At a stall in the handicraft section, where you can buy Bedouin ware. A young Syrian man who quickly became our friend is playing the rahaba, an ancient Bedouin musical instrument. It is made out of goat skin, and has one string. We were roaring with laughter as we played Jingle Bells.

My son in the pet section of the Souq, with a new friend on his back.

Two of my sons in the pet section. Dogs, cats, lizards, rabbits, and birds are fun to watch in the pet section.

We met this 14 year old Qatari boy at the Falcon store where he was buying a new ring for his falcon. I said to him, How long have you had him? He answered, "Two years, but I have had falcons for five years." As he looked at him and stroked his feathers, I asked him, "Is he your friend?" He then looked at me and said, "He is my brother."

A woman making crepes in the market. The Arabic variety are more thin and crispy than the French crepe.

Two Egyptian brothers selling their gorgeous lamps that their father makes in Egypt.


My favorite stall in the entire souq is where they sell Egyptian lamps.They are metal, in gold or silver (not real), and cut in a variety of designs.

Meeting my friend, Ashkok, from India, unexpectedly at the Souq one night.

A group of friends and I came to an event hosted by Embrace Doha, a business founded by a young woman to give cultural awareness to the expat community: http://www.embracedoha.com/ 
A Syrian restaurant called Damasca One, with the best lentil soup I have tasted in the Middle East (besides from my Jordanian neighbor).
A picture of a Bedouin tent in the art gallery

The oryx, the national animal of Qatar 
A prominent picture in the art gallery of a wadi in the Middle East


There is a special Gold Market where you can buy all kinds of gold and silver.

In the Gold section at the Souq, you can buy some exquisite bling that looks like it could belong to Queen Nefertiti of Egypt.

Some customers trying to buy some pillows in the cushion stall.

This man who owns The Pearl Shop in The Souq, was a former famous boxer and pearl diver. Above him is his picture about 50 years ago as a famous Qatari boxer.

This Philippine woman is always sitting in the same chair weaving baskets.
In front of The Souq at night, showing the Ferrer. 

Older gentlemen from India, Pakistan,Bangledash, and Sri Lanka push wheelbarrows for people who have a lot of bags to tote to their cars.

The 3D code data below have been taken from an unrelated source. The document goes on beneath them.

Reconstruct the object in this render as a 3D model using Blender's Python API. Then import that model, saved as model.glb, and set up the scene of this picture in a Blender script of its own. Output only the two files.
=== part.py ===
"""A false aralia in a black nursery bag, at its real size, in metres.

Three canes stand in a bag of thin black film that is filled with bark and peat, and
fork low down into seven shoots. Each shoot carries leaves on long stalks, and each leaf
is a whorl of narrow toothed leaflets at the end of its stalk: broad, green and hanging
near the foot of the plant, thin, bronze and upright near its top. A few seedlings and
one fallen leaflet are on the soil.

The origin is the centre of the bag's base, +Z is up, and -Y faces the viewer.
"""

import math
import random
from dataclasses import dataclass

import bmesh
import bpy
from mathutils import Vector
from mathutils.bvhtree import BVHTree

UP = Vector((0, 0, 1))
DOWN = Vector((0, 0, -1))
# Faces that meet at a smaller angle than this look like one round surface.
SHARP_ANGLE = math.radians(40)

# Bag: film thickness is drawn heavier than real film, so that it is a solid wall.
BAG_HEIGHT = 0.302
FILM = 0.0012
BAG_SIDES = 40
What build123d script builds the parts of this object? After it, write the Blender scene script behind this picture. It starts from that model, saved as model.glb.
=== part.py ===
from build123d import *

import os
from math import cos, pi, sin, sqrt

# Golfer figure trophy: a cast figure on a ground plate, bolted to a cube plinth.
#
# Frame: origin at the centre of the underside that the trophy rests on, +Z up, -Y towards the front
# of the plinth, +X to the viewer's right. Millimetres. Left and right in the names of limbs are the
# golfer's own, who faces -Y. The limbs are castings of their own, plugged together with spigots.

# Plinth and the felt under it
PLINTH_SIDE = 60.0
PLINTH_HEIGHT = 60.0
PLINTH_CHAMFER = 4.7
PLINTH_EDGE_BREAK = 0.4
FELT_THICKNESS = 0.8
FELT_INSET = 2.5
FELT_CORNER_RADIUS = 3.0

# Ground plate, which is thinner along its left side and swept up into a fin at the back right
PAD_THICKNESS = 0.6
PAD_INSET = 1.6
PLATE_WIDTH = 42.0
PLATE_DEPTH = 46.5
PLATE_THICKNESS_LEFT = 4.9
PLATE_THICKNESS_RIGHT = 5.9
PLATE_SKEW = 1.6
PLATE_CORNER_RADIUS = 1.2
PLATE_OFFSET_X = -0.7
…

In front of "the cushion" stall  

An alleyway of souvenirs--leather, dishes, fabrics, cushions.

A watch repairman from Pakistan works in his small booth near an antique shop. You see the vases can be as tall as an adult.

Shopping in the Souq
Strolling through the market.

Discussing the day's events with friends....

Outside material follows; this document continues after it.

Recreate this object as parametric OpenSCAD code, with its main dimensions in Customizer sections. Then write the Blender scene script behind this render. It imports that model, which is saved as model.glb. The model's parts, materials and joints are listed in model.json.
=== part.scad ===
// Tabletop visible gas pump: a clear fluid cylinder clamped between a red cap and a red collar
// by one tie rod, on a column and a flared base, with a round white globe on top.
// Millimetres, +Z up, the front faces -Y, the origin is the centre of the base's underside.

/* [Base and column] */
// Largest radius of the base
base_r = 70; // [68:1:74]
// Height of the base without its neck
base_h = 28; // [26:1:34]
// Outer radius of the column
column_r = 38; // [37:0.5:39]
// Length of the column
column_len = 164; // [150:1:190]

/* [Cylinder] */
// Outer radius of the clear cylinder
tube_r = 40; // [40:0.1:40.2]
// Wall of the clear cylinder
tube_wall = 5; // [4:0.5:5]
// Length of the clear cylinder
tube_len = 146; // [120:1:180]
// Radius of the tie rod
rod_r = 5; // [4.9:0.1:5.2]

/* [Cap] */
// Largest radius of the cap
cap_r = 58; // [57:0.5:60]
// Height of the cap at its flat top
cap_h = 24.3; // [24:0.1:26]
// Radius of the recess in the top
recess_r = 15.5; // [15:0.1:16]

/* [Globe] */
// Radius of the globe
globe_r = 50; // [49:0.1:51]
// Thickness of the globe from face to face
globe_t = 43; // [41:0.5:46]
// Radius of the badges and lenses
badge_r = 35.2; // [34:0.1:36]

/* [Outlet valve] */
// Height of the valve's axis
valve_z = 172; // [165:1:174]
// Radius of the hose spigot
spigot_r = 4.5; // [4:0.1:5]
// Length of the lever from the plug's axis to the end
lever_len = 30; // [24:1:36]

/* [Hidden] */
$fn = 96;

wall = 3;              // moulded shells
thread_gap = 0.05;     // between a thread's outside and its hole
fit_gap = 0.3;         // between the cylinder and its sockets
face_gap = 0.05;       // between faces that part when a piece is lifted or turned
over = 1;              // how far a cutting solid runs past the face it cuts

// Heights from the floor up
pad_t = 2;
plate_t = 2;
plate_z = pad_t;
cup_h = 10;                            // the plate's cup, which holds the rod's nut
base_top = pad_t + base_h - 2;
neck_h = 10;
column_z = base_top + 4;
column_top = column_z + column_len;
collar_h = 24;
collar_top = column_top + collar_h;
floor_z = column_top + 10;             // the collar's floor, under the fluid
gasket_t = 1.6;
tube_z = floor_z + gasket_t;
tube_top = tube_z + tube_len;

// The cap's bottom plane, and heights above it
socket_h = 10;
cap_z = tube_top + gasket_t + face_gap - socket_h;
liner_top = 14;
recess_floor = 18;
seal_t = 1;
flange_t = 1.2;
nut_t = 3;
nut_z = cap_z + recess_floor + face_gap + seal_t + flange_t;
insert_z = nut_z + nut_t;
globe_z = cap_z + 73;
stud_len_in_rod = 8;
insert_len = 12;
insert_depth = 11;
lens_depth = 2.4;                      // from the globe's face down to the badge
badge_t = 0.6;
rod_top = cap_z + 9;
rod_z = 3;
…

In the Gold Souq with a model of a pearl boat that was used for pearl divers in Qatar for hundreds of years.

Strolling in the market at night

Navigating the back alleyways of The Souq

Some policeman with the red scarves on, and some other friends my dad had just met at The Souq. Friends and family love to gather there to chat.

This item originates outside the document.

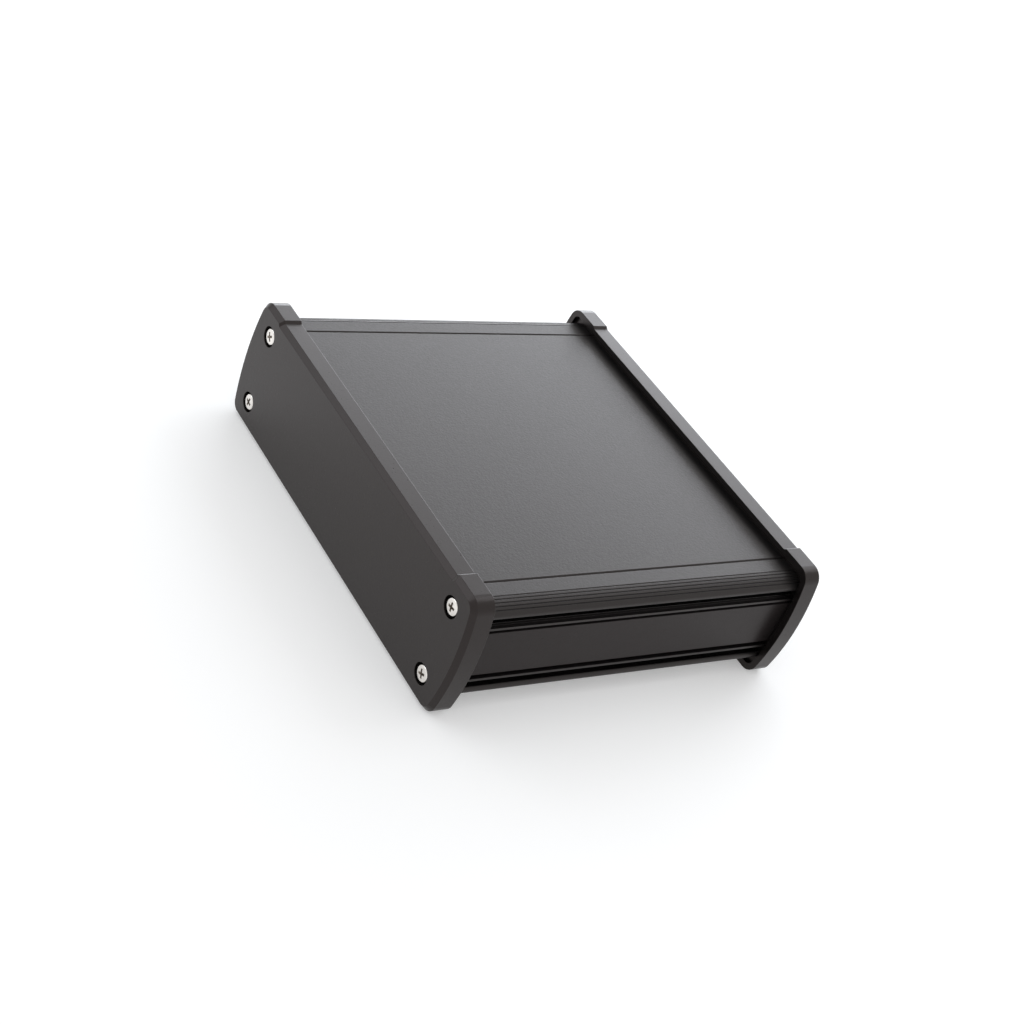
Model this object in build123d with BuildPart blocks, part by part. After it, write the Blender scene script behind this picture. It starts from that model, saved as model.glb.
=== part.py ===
from build123d import *
import os
from math import acos, degrees, sqrt

# Aluminium instrument case. Two extruded covers and two side panels run from left to right between two
# end caps, and eight screws hold the caps to the covers.
# X runs along the extrusions, the front is at -Y, and the case stands on z = 0. Millimetres.

# Overall size, measured over the end caps
case_width = 140.0
cap_depth = 158.0
cap_height = 45.4

# End cap: a plate with bowed front and rear edges, a chamfered rim and a pocket for the extrusions' ends
cap_thickness = 7.8
cap_side_radius = 93.0
cap_corner_radius = 5.0
cap_chamfer = 1.6
cap_rim = 2.3
pocket_depth = 1.5

# Relief: the middle of the cap's top edge lies lower than its two ends
relief_end_inset = 15.5
relief_depth = 0.8
relief_ramp = 0.95

# Pan-head screw and its seat in the cap
head_diameter = 5.8
head_height = 2.5
head_edge = 0.5
shank_diameter = 2.9
shank_length = 12.0
shank_tip_chamfer = 0.5
cross_span = 3.3
cross_width = 0.9
cross_depth = 1.3
cross_taper = 10.0
counterbore_diameter = 7.2
counterbore_depth = 2.6
clearance_diameter = 3.4

# Cover: flat top with rounded front and rear edges that end in a thick, rounded lip
cover_edge_inset = 3.95
cover_top_inset = 4.05
cover_wall = 2.0
cover_edge_radius = 7.75
lip_drop = 4.75
lip_rounding = 1.2

# Dark groove below the lip, and the thin rib that stands out under it
groove_opening = 3.05
groove_depth = 3.1
rib_height = 0.85
rib_reach = 1.45

# Slot for the side panel, behind the rib
slot_depth = 1.2
slot_wall = 0.6
inner_wall = 1.1

# Screw channel along the inside of the cover, open along one side
channel_edge_inset = 7.9
channel_top_inset = 5.1
channel_diameter = 6.0
channel_bore = 3.0
channel_opening = 1.5

# Rails beside the screw channel that hold the edge of a circuit board
board_slot_width = 1.9
rail_thickness = 1.0
rail_reach = 2.0
rail_root = 1.0

# Fine grooves in the cover: one line along the flat top and a row around the rounded edge
line_groove_inset = 11.75
line_groove_width = 0.95
line_groove_depth = 0.5
edge_groove_count = 5
edge_groove_start = 4.5
edge_groove_step = 8.7
edge_groove_width = 0.45
edge_groove_depth = 0.25

# Side panel: a thick plate almost level with the rib, its two edges stepped down to a tongue
panel_thickness = 3.6
panel_setback = 0.35
tongue_thickness = 1.6
tongue_gap = 1.45
panel_clearance = 0.1
panel_top_gap = 0.3
panel_end_gap = 0.1

# Values worked out from the sizes above
centre_height = cap_height / 2
body_end = case_width / 2 - cap_thickness + pocket_depth
body_length = 2 * body_end
relief_end = cap_depth / 2 - relief_end_inset
cover_edge = cap_depth / 2 - cover_edge_inset
cover_top = cap_height / 2 - cover_top_inset
cover_underside = cover_top - cover_wall
channel_y = cover_edge - channel_edge_inset
channel_z = cover_top - channel_top_inset
channel_radius = channel_diameter / 2

# Centre of the rounded edge, placed so that the rounded lip reaches the full depth of the cover
lip_z = cover_top - lip_drop
edge_centre_z = cover_top - cover_edge_radius
lip_centre_rise = lip_z + lip_rounding - edge_centre_z
edge_centre_y = cover_edge - lip_rounding - sqrt(
    (cover_edge_radius - lip_rounding) ** 2 - lip_centre_rise**2
)
lip_angle = degrees(acos((lip_z - edge_centre_z) / cover_edge_radius))

# Rib, slot and side panel
rib_top = lip_z - groove_opening
mouth_z = rib_top - rib_height
slot_end = mouth_z + slot_depth
panel_outer = cover_edge - panel_setback
panel_inner = panel_outer - panel_thickness
panel_face_z = mouth_z - tongue_gap
tongue_top = slot_end - panel_top_gap
tongue_outer = panel_inner + tongue_thickness
slot_outer = tongue_outer + panel_clearance
slot_inner = panel_inner - panel_clearance

# Sections lie in planes across the extrusions, with their zero at the middle of the case
body_section = Plane(origin=(-body_end, 0, centre_height), x_dir=(0, 1, 0), z_dir=(1, 0, 0))
panel_section = body_section.offset(panel_end_gap)
left_face = Plane(origin=(-case_width / 2, 0, centre_height), x_dir=(0, -1, 0), z_dir=(-1, 0, 0))
right_face = Plane(origin=(case_width / 2, 0, centre_height), x_dir=(0, 1, 0), z_dir=(1, 0, 0))
middle = Plane.XY.offset(centre_height)

os.makedirs("parts", exist_ok=True)


# Top cover: half of the section is drawn and mirrored
with BuildPart() as top_cover:
    with BuildSketch(body_section) as cover_profile:
        with BuildLine():
            Line((0, cover_top), (edge_centre_y, cover_top))
            lip_arc = CenterArc((edge_centre_y, edge_centre_z), cover_edge_radius, 90, -lip_angle)
            Polyline(
                lip_arc @ 1,
                (cover_edge - groove_depth, lip_z),
                (cover_edge - groove_depth, slot_end + slot_wall),
                (cover_edge - rib_reach, slot_end + slot_wall),
                (cover_edge - rib_reach, rib_top),
                (cover_edge, rib_top),
                (cover_edge, mouth_z),
                (slot_outer, mouth_z),
                (slot_outer, slot_end),
                (slot_inner, slot_end),
                (slot_inner, mouth_z),
                (slot_inner - inner_wall, mouth_z),
                (slot_inner - inner_wall, cover_underside),
                (0, cover_underside),
                (0, cover_top),
            )
        make_face()
        fillet(cover_profile.vertices().sort_by_distance(lip_arc @ 1)[0], lip_rounding)
        # Screw channel, filled up to the underside of the top wall
        with Locations((channel_y, channel_z)):
            Circle(channel_radius)
            Rectangle(
                slot_inner - channel_y,
                cover_underside - channel_z,
                align=(Align.MIN, Align.MIN),
            )
            Rectangle(
                channel_radius,
                cover_underside - channel_z,
                align=(Align.MAX, Align.MIN),
            )
        # Rails for a circuit board
        for side in (-1, 1):
            rail_z = channel_z + side * (board_slot_width + rail_thickness) / 2
            with Locations((channel_y - channel_radius - rail_reach, rail_z)):
                Rectangle(rail_reach + rail_root, rail_thickness, align=(Align.MIN, Align.CENTER))
        # Bore of the screw channel and its open side
        with Locations((channel_y, channel_z)):
            Circle(channel_bore / 2, mode=Mode.SUBTRACT)
            Rectangle(
                channel_opening,
                channel_diameter,
                align=(Align.CENTER, Align.MAX),
                mode=Mode.SUBTRACT,
            )
        # Line groove along the flat top
        with Locations((cover_edge - line_groove_inset, cover_top)):
            Polygon(
                (-line_groove_width / 2, 0),
                (0, -line_groove_depth),
                (line_groove_width / 2, 0),
                align=None,
                mode=Mode.SUBTRACT,
            )
        # Fine grooves around the rounded edge
        for number in range(edge_groove_count):
            turn = edge_groove_start + number * edge_groove_step
            with Locations(Location((edge_centre_y, edge_centre_z), -turn)):
                Polygon(
                    (-edge_groove_width / 2, cover_edge_radius),
                    (0, cover_edge_radius - edge_groove_depth),
                    (edge_groove_width / 2, cover_edge_radius),
                    align=None,
                    mode=Mode.SUBTRACT,
                )
        mirror(about=Plane.YZ)
    extrude(amount=body_length)
top_cover.part.label = "top_cover"
export_step(top_cover.part, "parts/top_cover.step")

# Bottom cover, the same extrusion turned over
with BuildPart() as bottom_cover:
    mirror(top_cover.part, about=middle)
bottom_cover.part.label = "bottom_cover"
export_step(bottom_cover.part, "parts/bottom_cover.step")

# Front panel, its lower tongue standing in the lower slot and the upper one reaching into the upper slot
with BuildPart() as front_panel:
    with BuildSketch(panel_section):
        Polygon(
            (-panel_inner, -slot_end),
            (-panel_inner, tongue_top),
            (-tongue_outer, tongue_top),
            (-tongue_outer, panel_face_z),
            (-panel_outer, panel_face_z),
            (-panel_outer, -panel_face_z),
            (-tongue_outer, -panel_face_z),
            (-tongue_outer, -slot_end),
            align=None,
        )
    extrude(amount=body_length - 2 * panel_end_gap)
front_panel.part.label = "front_panel"
export_step(front_panel.part, "parts/front_panel.step")

# Rear panel, the same plate on the other side
with BuildPart() as rear_panel:
    mirror(front_panel.part, about=Plane.XZ)
rear_panel.part.label = "rear_panel"
export_step(rear_panel.part, "parts/rear_panel.step")


def draw_cap_outline(inset):
    """Lines of the cap's outline, moved inwards by an inset: straight top and bottom, bowed ends"""
    half_height = cap_height / 2 - inset
    half_depth = cap_depth / 2 - inset
    bow_radius = cap_side_radius - inset
    corner_y = half_depth - bow_radius + sqrt(bow_radius**2 - half_height**2)
    Line((-corner_y, -half_height), (corner_y, -half_height))
    ThreePointArc((corner_y, -half_height), (half_depth, 0), (corner_y, half_height))
    Line((corner_y, half_height), (-corner_y, half_height))
    ThreePointArc((-corner_y, half_height), (-half_depth, 0), (-corner_y, -half_height))


# Left end cap
with BuildPart() as left_end_cap:
    with BuildSketch(left_face) as cap_outline:
        with BuildLine():
            draw_cap_outline(0)
        make_face()
        fillet(cap_outline.vertices(), cap_corner_radius)
        # Lowered middle of the top edge, with a ramp at each end
        with Locations((0, cap_height / 2)):
            Polygon(
                (-relief_end, 0),
                (-relief_end + relief_ramp, -relief_depth),
                (relief_end - relief_ramp, -relief_depth),
                (relief_end, 0),
                align=None,
                mode=Mode.SUBTRACT,
            )
    extrude(amount=-cap_thickness)
    chamfer(left_end_cap.faces().sort_by(Axis.X)[0].edges(), cap_chamfer)
    # Pocket on the inner side for the ends of the extrusions
    with BuildSketch(left_face.offset(-cap_thickness)) as pocket_outline:
        with BuildLine():
            draw_cap_outline(cap_rim)
        make_face()
        fillet(pocket_outline.vertices(), cap_corner_radius - cap_rim)
    extrude(amount=pocket_depth, mode=Mode.SUBTRACT)
    with Locations(left_face):
        with GridLocations(2 * channel_y, 2 * channel_z, 2, 2):
            CounterBoreHole(clearance_diameter / 2, counterbore_diameter / 2, counterbore_depth)
left_end_cap.part.label = "left_end_cap"
export_step(left_end_cap.part, "parts/left_end_cap.step")

# Right end cap, mirrored
with BuildPart() as right_end_cap:
    mirror(left_end_cap.part, about=Plane.YZ)
right_end_cap.part.label = "right_end_cap"
export_step(right_end_cap.part, "parts/right_end_cap.step")


def export_screw(seat, name):
    """Pan-head screw with a cross recess, its head standing outwards on the seat plane"""
    axis = Axis(seat.origin, seat.z_dir)
    with BuildPart() as screw:
        with BuildSketch(seat):
            Circle(head_diameter / 2)
        extrude(amount=head_height)
        chamfer(screw.edges().group_by(axis)[-1], head_edge)
        with BuildSketch(seat.offset(head_height)):
            Rectangle(cross_span, cross_width)
            Rectangle(cross_width, cross_span)
        extrude(amount=-cross_depth, taper=cross_taper, mode=Mode.SUBTRACT)
        with BuildSketch(seat):
            Circle(shank_diameter / 2)
        extrude(amount=-shank_length)
        chamfer(screw.edges().group_by(axis)[0], shank_tip_chamfer)
    screw.part.label = name
    export_step(screw.part, f"parts/{name}.step")


# Eight screws, four in each cap
for cap_side, face in (("left", left_face), ("right", right_face)):
    for depth_side, seat_y in (("front", -channel_y), ("rear", channel_y)):
        for height_side, seat_z in (("lower", -channel_z), ("upper", channel_z)):
            seat_origin = face.offset(-counterbore_depth).origin + Vector(0, seat_y, seat_z)
            seat_plane = Plane(origin=seat_origin, x_dir=face.x_dir, z_dir=face.z_dir)
            export_screw(seat_plane, f"{cap_side}_{depth_side}_{height_side}_screw")
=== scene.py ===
import math

import bmesh
import bpy
from mathutils import Matrix, Vector


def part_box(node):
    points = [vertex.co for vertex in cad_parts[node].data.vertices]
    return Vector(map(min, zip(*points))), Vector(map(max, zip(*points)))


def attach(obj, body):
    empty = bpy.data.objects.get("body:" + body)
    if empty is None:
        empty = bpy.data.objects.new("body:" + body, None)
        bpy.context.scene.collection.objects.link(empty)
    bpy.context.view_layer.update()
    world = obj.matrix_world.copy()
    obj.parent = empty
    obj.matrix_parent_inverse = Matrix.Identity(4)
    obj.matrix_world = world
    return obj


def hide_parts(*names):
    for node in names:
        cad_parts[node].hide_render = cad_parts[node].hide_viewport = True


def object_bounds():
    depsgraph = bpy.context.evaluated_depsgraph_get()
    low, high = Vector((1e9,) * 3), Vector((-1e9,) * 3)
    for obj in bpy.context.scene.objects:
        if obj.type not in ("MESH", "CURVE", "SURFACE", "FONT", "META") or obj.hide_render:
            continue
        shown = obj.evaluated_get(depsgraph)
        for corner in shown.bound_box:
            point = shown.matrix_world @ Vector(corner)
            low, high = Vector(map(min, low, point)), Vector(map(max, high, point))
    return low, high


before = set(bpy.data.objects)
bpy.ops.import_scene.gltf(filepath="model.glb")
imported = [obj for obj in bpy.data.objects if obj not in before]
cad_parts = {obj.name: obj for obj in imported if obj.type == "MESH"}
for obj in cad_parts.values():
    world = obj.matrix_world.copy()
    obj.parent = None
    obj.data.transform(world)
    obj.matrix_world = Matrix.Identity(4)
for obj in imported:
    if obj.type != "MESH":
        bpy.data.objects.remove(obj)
cad_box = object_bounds()

MM = 0.001
BODY = "root"
MIDDLE_Z = (cad_box[0][2] + cad_box[1][2]) / 2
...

Policeman who are on horses guarding The Souq


My father while he was on his visit last winter enjoyed speaking to new friends in the Souq. Sometimes my mom and I would wander around the stalls, and he would find new friends to talk to for an hour.

A field trip of an elementary school play on the many benches situated around The Souq. In the Middle East, there are always benches and comfortable couches with an abundance of pillows to sit on.

Elias, outfitted in his thobe, in front of an old pearl diving boat. Nearby there are the antique stores. My favorite antique are the old doors.
A friend who just had henna painted on her hand in The Souq.
Standing in front of a beautifully carved door. Some people buy old doors, and build a table with it--simply gorgeous. 

A wide array of scarves to choose from....
Spices in every color, texture, and shape.

Standing above on a balcony in The Souq, watching an older man linger in his thoughts. In every corner and crevice, there are moments to remember and learn from. The people who come from all over the world bring The Souq to life.
On a cold December night in the Souq (about in the 50's F) listening to a Syrian band.
Tresa, my friend, in a candy store, finding a giant lollipop. She said, "It's bigger than my head!"